I liked his insight that Web sites will decline in importance as information consumption rolls inexorably onto mobile devices. This comment startled my colleague Wasim Ahmad, who cherishes good Web design and has made design central to his teaching philosophy. Food for thought: Original design won’t mean much when most people get to the Internet via the tiny screen of a smartphone.

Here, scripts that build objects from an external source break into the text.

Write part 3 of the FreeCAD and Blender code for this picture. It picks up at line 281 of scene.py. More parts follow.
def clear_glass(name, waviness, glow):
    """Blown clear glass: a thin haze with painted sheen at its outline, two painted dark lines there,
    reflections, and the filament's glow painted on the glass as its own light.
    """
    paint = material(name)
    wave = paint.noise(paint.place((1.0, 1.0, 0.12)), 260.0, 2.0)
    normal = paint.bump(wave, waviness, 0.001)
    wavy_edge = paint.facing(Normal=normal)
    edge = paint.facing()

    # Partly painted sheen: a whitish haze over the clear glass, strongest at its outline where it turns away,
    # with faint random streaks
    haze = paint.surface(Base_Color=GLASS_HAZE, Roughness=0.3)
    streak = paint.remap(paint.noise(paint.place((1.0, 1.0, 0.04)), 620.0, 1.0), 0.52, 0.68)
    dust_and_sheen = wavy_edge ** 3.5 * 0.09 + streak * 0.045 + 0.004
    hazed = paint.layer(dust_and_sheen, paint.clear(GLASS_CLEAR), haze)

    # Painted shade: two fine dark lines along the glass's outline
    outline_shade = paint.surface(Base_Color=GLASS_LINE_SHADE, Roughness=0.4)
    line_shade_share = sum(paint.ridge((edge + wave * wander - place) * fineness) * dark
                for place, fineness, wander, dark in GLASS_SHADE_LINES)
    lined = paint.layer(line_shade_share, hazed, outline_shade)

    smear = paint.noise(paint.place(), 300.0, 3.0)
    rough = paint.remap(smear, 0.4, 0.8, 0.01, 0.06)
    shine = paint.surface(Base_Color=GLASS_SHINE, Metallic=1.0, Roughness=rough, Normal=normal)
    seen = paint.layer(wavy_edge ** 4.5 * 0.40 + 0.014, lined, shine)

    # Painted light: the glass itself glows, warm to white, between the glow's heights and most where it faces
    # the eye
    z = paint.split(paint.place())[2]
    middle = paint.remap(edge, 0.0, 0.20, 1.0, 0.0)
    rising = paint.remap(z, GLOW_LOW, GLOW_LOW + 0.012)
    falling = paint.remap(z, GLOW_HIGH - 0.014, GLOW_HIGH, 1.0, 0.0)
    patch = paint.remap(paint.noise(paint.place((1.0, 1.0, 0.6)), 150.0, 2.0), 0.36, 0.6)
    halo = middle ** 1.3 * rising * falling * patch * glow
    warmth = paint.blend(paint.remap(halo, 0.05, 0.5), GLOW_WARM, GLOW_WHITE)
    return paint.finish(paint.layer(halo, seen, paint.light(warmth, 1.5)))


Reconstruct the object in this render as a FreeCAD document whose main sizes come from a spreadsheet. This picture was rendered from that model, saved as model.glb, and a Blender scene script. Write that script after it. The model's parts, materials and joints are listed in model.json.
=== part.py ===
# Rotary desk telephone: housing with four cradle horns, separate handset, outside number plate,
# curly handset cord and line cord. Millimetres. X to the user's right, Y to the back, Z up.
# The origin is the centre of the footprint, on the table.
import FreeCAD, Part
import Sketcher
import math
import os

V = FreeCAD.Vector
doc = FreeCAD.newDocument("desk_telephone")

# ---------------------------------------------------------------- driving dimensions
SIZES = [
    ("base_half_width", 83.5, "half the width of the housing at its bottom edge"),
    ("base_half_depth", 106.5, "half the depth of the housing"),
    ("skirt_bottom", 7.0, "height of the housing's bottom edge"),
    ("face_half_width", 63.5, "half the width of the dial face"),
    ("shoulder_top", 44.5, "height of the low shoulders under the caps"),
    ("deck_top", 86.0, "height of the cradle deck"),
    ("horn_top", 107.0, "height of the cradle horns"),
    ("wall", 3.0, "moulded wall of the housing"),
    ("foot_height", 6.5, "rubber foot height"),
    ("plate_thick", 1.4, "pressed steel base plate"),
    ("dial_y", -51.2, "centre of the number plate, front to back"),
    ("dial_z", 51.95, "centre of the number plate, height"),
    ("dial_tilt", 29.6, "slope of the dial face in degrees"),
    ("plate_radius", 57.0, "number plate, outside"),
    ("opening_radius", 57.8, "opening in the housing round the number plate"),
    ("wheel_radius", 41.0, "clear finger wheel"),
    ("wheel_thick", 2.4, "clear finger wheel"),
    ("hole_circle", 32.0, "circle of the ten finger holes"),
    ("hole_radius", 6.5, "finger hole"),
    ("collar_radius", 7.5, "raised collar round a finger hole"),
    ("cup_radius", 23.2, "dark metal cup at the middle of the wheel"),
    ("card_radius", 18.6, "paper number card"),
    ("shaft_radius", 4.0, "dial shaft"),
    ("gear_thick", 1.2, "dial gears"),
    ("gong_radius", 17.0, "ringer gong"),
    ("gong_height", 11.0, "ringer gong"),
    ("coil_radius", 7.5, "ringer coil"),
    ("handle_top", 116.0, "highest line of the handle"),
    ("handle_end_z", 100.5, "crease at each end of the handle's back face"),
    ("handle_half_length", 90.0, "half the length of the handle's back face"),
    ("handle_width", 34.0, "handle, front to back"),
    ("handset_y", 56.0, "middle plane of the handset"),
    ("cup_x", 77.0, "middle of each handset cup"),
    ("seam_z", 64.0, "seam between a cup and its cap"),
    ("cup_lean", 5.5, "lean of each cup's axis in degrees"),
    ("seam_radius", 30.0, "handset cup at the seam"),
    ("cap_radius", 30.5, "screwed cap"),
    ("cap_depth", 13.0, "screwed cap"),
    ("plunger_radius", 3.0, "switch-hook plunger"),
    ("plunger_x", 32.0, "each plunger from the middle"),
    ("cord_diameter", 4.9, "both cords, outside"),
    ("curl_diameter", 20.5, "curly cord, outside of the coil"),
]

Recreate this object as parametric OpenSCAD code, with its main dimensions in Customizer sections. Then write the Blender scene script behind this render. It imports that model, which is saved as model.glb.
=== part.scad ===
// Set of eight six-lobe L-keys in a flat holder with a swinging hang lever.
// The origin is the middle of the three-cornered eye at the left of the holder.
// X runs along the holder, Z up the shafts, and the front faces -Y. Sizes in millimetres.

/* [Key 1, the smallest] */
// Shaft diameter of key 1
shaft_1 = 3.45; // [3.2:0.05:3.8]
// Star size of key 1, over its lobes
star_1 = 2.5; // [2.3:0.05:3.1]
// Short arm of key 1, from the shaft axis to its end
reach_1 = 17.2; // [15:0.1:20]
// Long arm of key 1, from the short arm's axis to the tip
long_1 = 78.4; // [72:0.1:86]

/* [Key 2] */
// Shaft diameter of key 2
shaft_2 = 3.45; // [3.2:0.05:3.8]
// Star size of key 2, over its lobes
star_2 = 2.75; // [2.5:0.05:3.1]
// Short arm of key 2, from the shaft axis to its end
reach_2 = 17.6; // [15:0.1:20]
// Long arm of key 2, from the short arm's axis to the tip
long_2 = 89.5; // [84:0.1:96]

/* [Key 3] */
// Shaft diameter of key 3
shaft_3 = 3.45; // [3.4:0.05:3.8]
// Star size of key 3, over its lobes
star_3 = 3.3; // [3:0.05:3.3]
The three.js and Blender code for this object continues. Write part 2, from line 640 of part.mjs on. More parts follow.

I didn’t agree with Gillin’s print-is-dead pronouncements. Media history has shown that new platforms are built on the old while the old learn how to live with the new, processes definitively described in 1997 by Roger Fidler in his essential work, “Mediamorphosis: Understanding the New Media”: “Coevolution and coexistence, rather than sequential evolution and replacement, have been the norm.” People still hunger for print. The audience for print is shrinking but not vanishing. For j-schools, this means coevolution and coexistence in course offerings. Continue to teach writing and copy editing, layout and headline writing, but make room in the curriculum for all students to learn the other modes of communication, too.

That’s how you get to a 47-credit journalism major.

I’m still wrestling with the argument Gillin made, one made by many on the leading edge of journalistic entrepreneurialism, that the wall between editorial and business is not sacrosanct, that it is being eroded by journalists’ need for survival skills. Yes, journalists need to make money in an era of fewer staff jobs and click-driven metrics, but (to round up the relevant cliches and mix a metaphor or two), it’s a slippery slope, and you can’t serve two masters.  Of all that the faculty discussed with Gillin, this idea gave my colleagues the most trouble.

We are a forward-thinking group and we’re doing a lot that earns the praise of those who, like Paul Gillin, seem to see clearly where the news industry is going. But as a faculty, we have some old-school ideas about right and wrong.